Fueron inteligentes y eficaces, pues adivinaron que resulta mucho más rentable ofrecer un pasado virtual a los muchos que no movieron un dedo –hacerles partícipes de la biografía de los pocos que sí lo movieron– que abundar en Petronila y Ramon Berenguer

Ahora se lleva mucho decir que España es una invención, una construcción de los liberales decimonónicos (así Álvarez Junco, Fox, Josep Fontana en El Mundo). Claro está que el actual concepto de nación es tributario del romanticismo, de la realidad europea del sigo XIX y de las Historias Generales que entonces se escribieron. Las categorías que manejamos precisan matizaciones cuando saltamos hacia atrás en los siglos. Lo que no parece constituir un problema para la mayoría de historiadores nacionalistas y autores de libros de texto, que llaman Confederación Catalano-Aragonesa a la Corona de Aragón, echando mano de un vocablo y de un concepto que no existía en la época estudiada.
 
Bien, el estado-nación es reciente en la historia. Pero los que le niegan a España hasta el nombre, como hacen desde siempre los medios de comunicación de la Generalitat, y prefieren "Estado español", tampoco deberían referirse a "Francia", "Alemania" o "Italia". A fin de cuentas, a finales del siglo XVIII la mitad de los franceses no hablaba francés y una inmensa mayoría de italianos no hablaba italiano a finales del XIX (Hobsbawm). Y los supuestos cuentos ancestrales alemanes que habría rescatado el filólogo Grimm se los había inventado con su hermano.
 
Al acceder al poder un nacionalista visionario y tenaz como Pujol, no es extraño que las nuevas autoridades pusieran en marcha un programa urgente de construcción nacional en toda regla. Tuvieron pronto en sus manos el presupuesto suficiente y las competencias legales para usar la principal herramienta de esa estrategia, la educación. Algunos, equivocadamente, pensamos que la precipitación con que se reexplicaba el franquismo, tan reciente, haría fracasar el proyecto porque todos los que no estuvieran en edad infantil podrían advertir las distorsiones. Y la principal distorsión se resume en una frase: Cataluña fue antifranquista.

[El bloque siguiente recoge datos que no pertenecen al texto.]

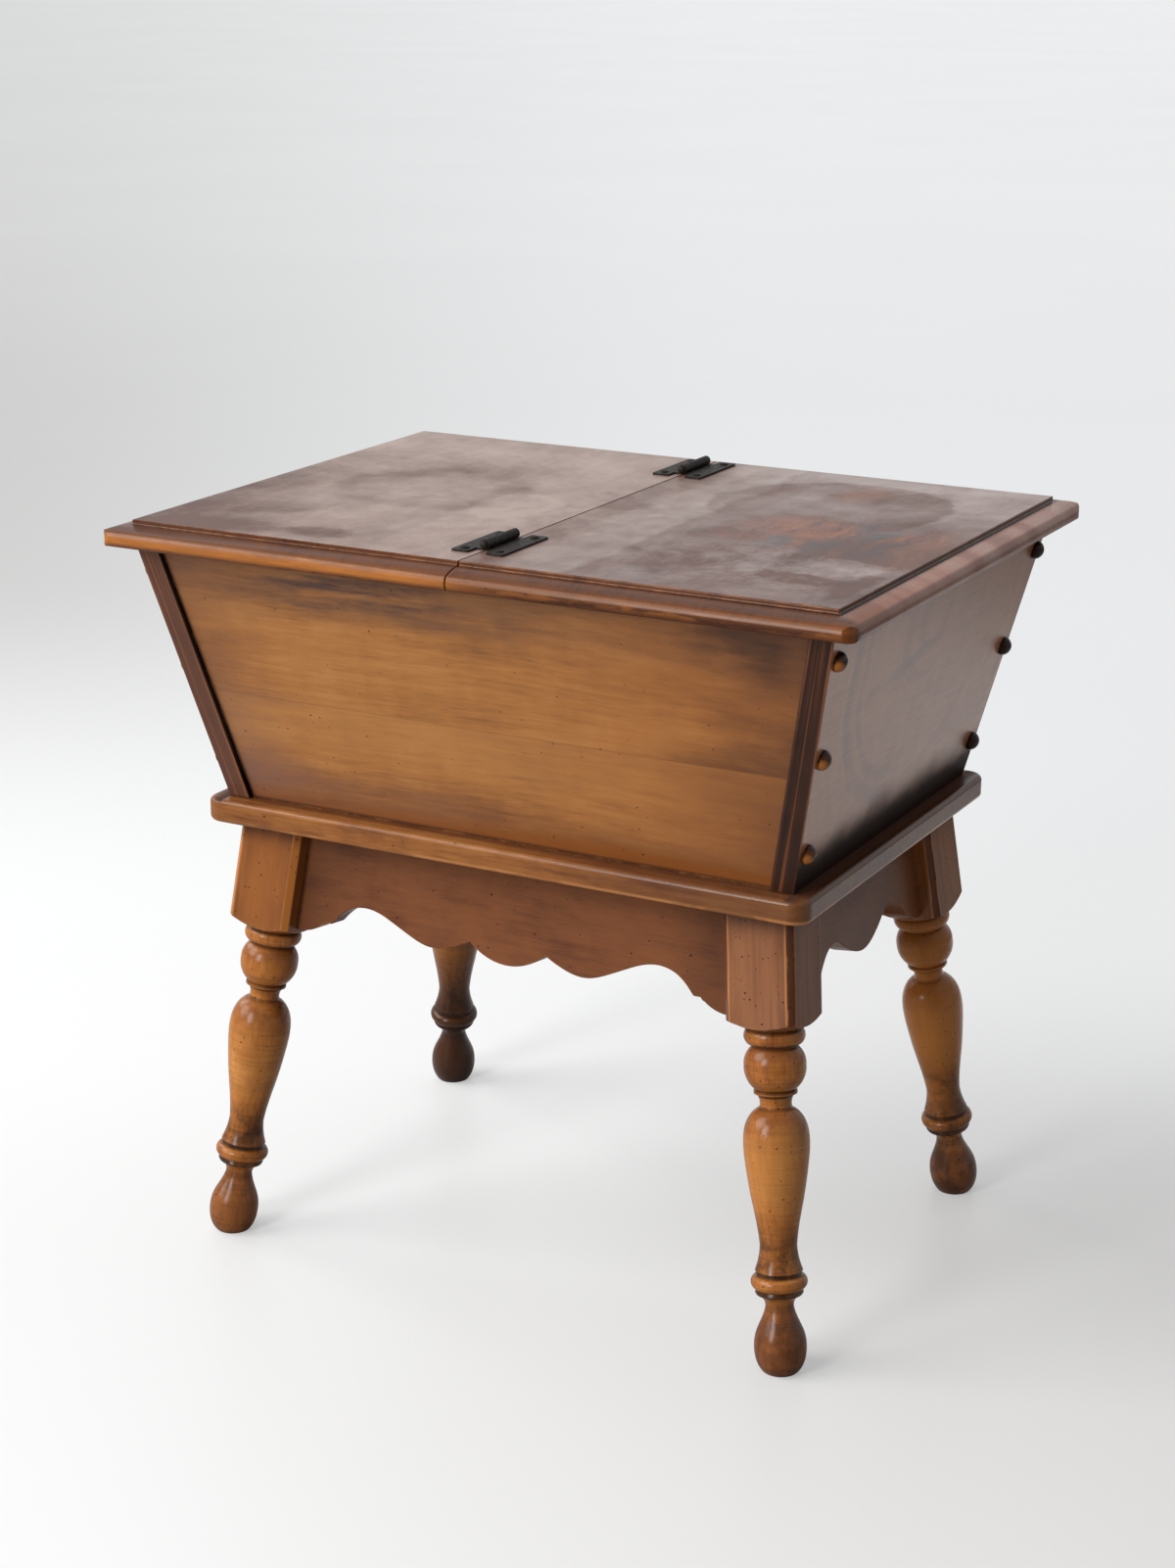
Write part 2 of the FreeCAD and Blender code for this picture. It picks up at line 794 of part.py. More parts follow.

En esa simpleza, en esa mendaz generalización, en ese cuento chino han apoyado principalmente su rediseño de la historia. Fueron inteligentes y eficaces, pues adivinaron que resulta mucho más rentable ofrecer un pasado virtual a los muchos que no movieron un dedo –hacerles partícipes de la biografía de los pocos que sí lo movieron– que abundar en Petronila y Ramon Berenguer. Supieron que interpretar la afición al Barça o al montañismo como formas del antifranquismo era infinitamente más útil que crear un país de hermeneutas de Espriu, Foix o Palau i Fabra.

Quedó pues pendiente la introspección, y el tiempo corrió, y hoy nadie con menos de cuarenta y tantos años puede siquiera sospechar que aquí hubo un grupo activo y reducido de antifranquistas, los comunistas del PSUC, rodeado de minúsculos colectivos que exhibían otras siglas. Eso es todo. Ah, y algunos franquistas que luego han contado que hacían antifranquismo desde dentro. Dos botones de muestra: uno dirigía La Vanguardia, un medio que fue muy combativo con Franco, como todo el mundo sabe; otro era Rector de la Universidad de Barcelona (del 64 al 76) y mano derecha de López Rodó. A este último héroe lo hemos visto muchas tardes junto a Julia Otero en TV3 vertiendo ácidas ocurrencias contra Aznar, que a él le parece, claro, un franquista.